Merouane OUHAB, Mitsubishi Electric R&D Centre Europe, France

Wire bonding technology is widely used in power electronics to make electrical interconnections. IGBT power modules, in particular, use thick aluminum wires to drive a power current from a source to a load obeying complex mission profiles. During operation, the aluminum wires are subjected to high thermomechanical stresses due to temperature cycles, which leads to failure under long term exposure conditions. In the presentation, a large experience of lifetime testing, characterization and modelling of this failure is highlighted

Characterization Methods for Evaluating Charge Carrier Trapping Mechanisms of SiC Power MOSFETs

Ivana Ferdinand Kovacevic-Badstuebner, ETH Zurich, Switzerland

Before a full device fabrication, test structures such as MOS-capacitors (MOSCAPs) are typically used to evaluate how specific fabrication steps affect the quality of SiC-oxide interface. The conductance method is a well-known characterization method for MOSCAPs, allowing to extract both the amount of traps and their time responses.

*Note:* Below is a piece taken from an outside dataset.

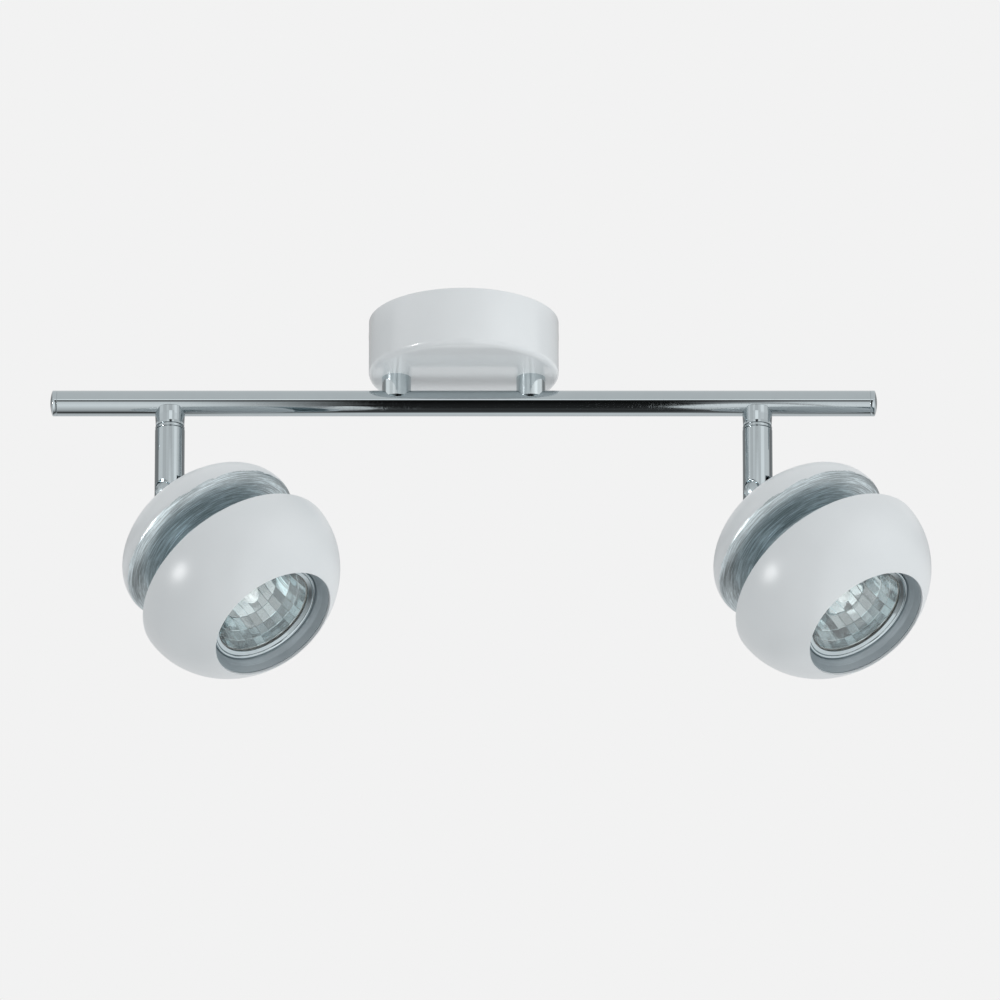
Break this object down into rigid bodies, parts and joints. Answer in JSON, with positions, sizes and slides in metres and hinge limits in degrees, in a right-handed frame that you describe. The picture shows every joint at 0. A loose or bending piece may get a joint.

An application of the conductance method to SiC power MOSFETs was also shown to be a useful method to analyze the SiC-oxide interface that can be further utilized for understanding the interface behavior after reliability tests. The importance of ac- and ramp-C-V MOSCAP/MOSFET characterization is on the other hand two-fold: Measurements of application-relevant C-V characteristics and evaluation of the quality of SiC-oxide interface. However, MOSCAPs do not allow for evaluating the two-voltage dependent behavior of MOSFETs during switching. Understanding the footprint of the slow and fast traps within the measured C-V and I-V device characteristics of SiC power MOSFETs is of great interest for both device manufacturers and system engineers. With an assistance of advanced simulations, evidence of the dynamic nature of traps was observed for SiC power MOSFETs at the switching transients. Overall, the selected examples point out that combining experimental characterization and intricate simulations is the best way to understand the gate-oxide reliability of SiC power MOSFETs relevant for their field operation.